Congrats on the half-marathon goal in August! I must have missed this before when I read. Sounds like your running is coming along pretty well. Food and sweets are my problem usually too. But you shouldn't HATE food! I mean, we all got overweight by probably loving it too much, but I find that running really helps me keep a more balanced diet, b/c I'm always thinking about eating healthy and enough but not too much so that I have energy for my runs but don't feel bloated.

Good luck on the finals!
 
Thanks Marathon Man--
I think that its with the stress of finals that i really dont pay any attention to what im eating. it makes me angry. But im excited to run once im done with finals! I havent run in a while so tommorrow im going for a run in the morning, but just a bit since i have so much to do.

breakfast im planning on a bowl of oatmeal with some of the protien powder that i have.

i think i just need winter break right now haha


also, i think its definately official that i will be doing that half marathon! i dream of crossing that finish line lol
 
today is the end of my terrible terrible year that started to go down hill in may :/ I was looking at pics from before and its sad how much weight I have gained in the last 8 months.
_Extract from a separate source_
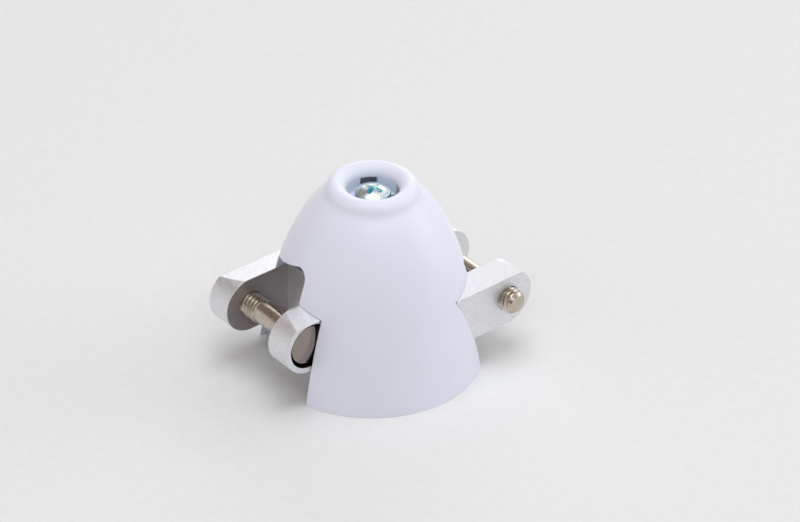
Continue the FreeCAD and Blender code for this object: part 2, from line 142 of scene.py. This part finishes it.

today and sunday and monday I am going to just drink purified water in order for me to totally purify my body. I am planning to go for a run on sunday, monday and tuesday before I go home and wen. will be the first day i run my four miles at home! i am excited to do this again!!

wish me luck.
 
so i was really planning to go for a run today but i cant cause my last final is tommorrow!!

grr. but that's ok, I have eaten healthily but just getting back on track with the running. i will continue with my schedule and still do the three mile run tommorrow morning. I havent done this in a while so i am kinda nervous, but i want the rush so im excited! i will moved up to four on tuesday in the morning and then continue with that for the rest of the time
 
feels good to write again!

i def. need some motivation folks.
since i have been at home my diet has been terrible and i have not worked out at all!

i feel depressed and find that my quest is hopeless. but i have been getting through it with a little help from my friends.

I was watching this episode of the biggest loser, and the winner Ali vincent, was talking about how before she would pull away from society and feel depressed and not want to hang out with n e one. I feel like her and the way she described how her weight made her feel is EXACTLY how i feel.

I think that my battle is still tackleing that diet. i got a few books on proper exercise to work out specific muscles as well as some on nutrition and am planning to educate myself while fixing my diet.

i think that the thing that still brings me down is that exactly one year ago, it had been two years since i had not had sugary drinks or sweets for two years and was toned and prepping for my run :/ now im the complete opposite of what i used to be.

i hate it but i know i want to and can change it. i know that this is the state i am at right now that i really dislike and the only way that i can change it is if i take initiative.

i dont know what had inspired me to change myself before but i had loved what i had become and i want to go back to that but i WANT to be BETTER. the thing that still keeps me going is the fact that i really want to run the half this august and im prepped to put my ALL into training and running it.

i think that i still need to get over my inner demons before i can really be passionate about this goal and go about it with no regards to anything else around me. i want my focus back and i want to maintain it until i run my run :) i just need to build it back up again.
 
i hate it but i know i want to and can change it. i know that this is the state i am at right now that i really dislike and the only way that i can change it is if i take initiative.

Well, you said it. It really just boils down to priorities and what's the most important thing to you. I'm in the same spot, focusing on training for the marathon, but I'm trying to get a much more balanced life and that seems to help. I just printed off my training schedule, so it's nice to know EXACTLY what and when I'll be running. Now all I have to do is eat fairly decent and hit my miles and I'll make my goals.

It's hard to stay focused all the time. Hopefully the half gets you excited enough to carry you through August!
 
This is def. going to be harder than i thought it would be..
thanks marathon man for ur support. the idea of running that marathon is what really pushes me!
the semester starts back up soon and im just afraid of repeating past mistakes.

i know with the new year i need to look forward and i think that i have done a good job of it!

wish me luck! and good luck to all of you with your new year's resolutions!